[ExI] Should we teach Strong AI Ethics?

BillK pharos at gmail.com
Fri May 27 15:14:48 UTC 2016


On 27 May 2016 at 13:57, Re Rose wrote:
<snip>
> All human ethics originate from the practicalities (constraints) on
> interactions as described by game theory. Game theory works because each
> individual (or agent) acts in their own self-interest to maximize their own
> payoff. Also to consider is that for any one agent and within a single,
> local culture, that agent will necessarily be involved in many interacting
> situations (or games) and the intersection of these would be non-linear (and
> probably dynamic) combinations of all the game payoffs.
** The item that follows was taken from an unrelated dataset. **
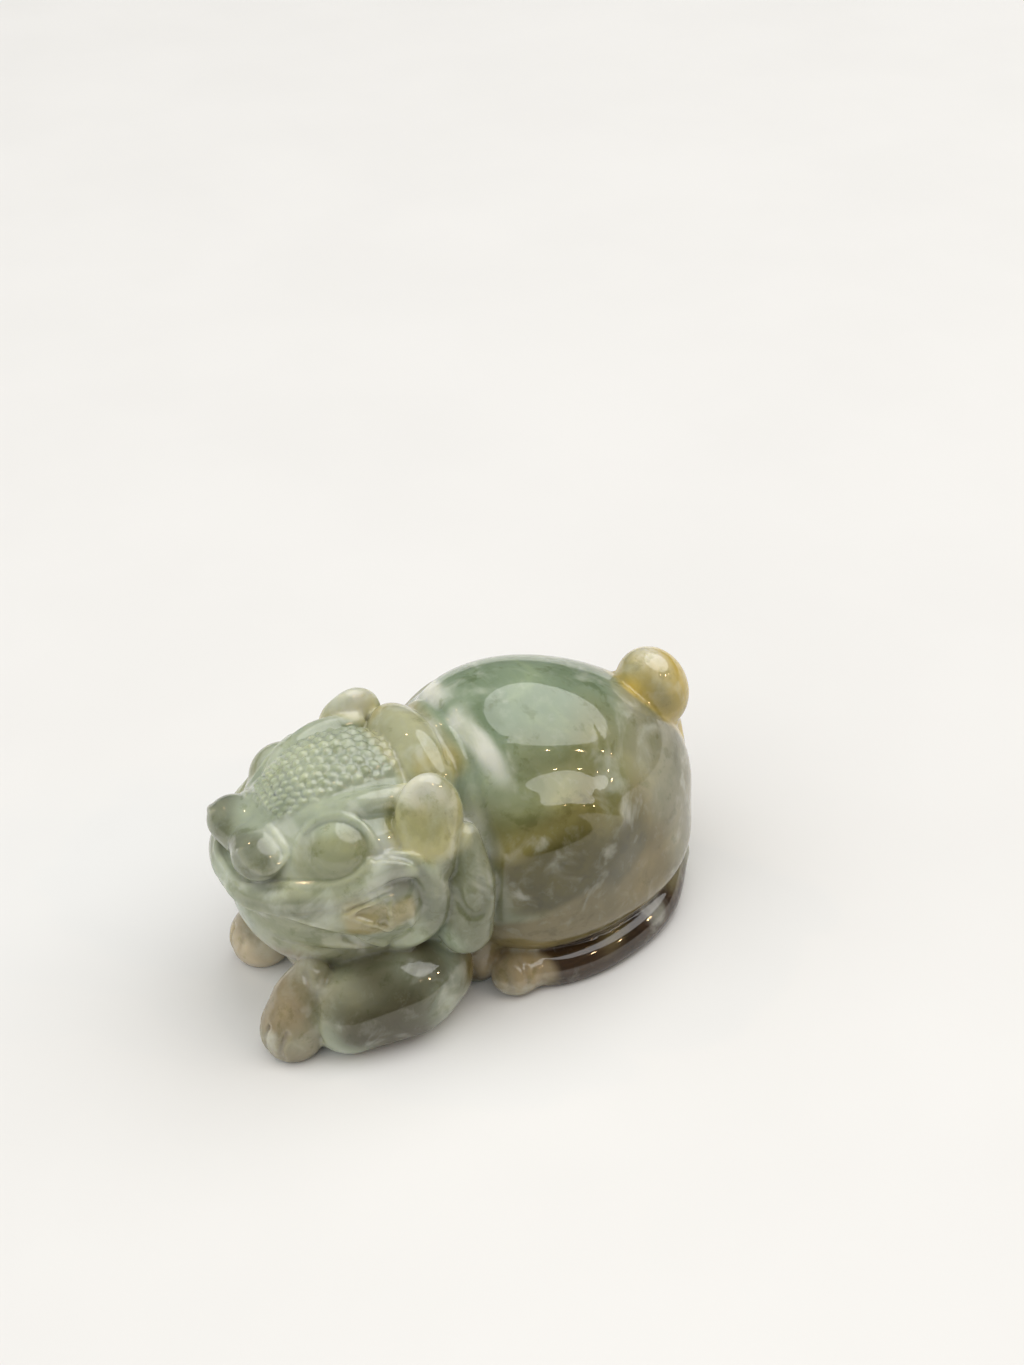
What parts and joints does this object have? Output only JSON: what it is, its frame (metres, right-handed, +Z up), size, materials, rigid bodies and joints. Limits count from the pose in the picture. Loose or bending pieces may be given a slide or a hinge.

This makes
> prediction - and programming - of "correct" ethical behavior in such
> situations impossible.
>
> Future AGIs could and should be programmed - or simply allowed - to develop
> their own ethics by acting as independent agents and maximizing their own
> utility for a given situation. (Defining utility for an AGI - that's a
> different topic!!) As far as weak AIs, such as Google self-driving cars,
> programming them to, for example, drive off the road as opposed to hitting
> the stray baby carriage in front of them, is not programming ethics but
> building safety features.
>

As Anders pointed out humans 'live and let live' different ethical
systems because everybody is roughly equal. Where they are not, the
unbelievers tend to get wiped out (or reduced to small enclaves).

I don't like the idea of an AGI using game theory to maximise its own
payoff. At least we should instruct it that 'might doesn't make
right'. Many humans could do with that instruction as well.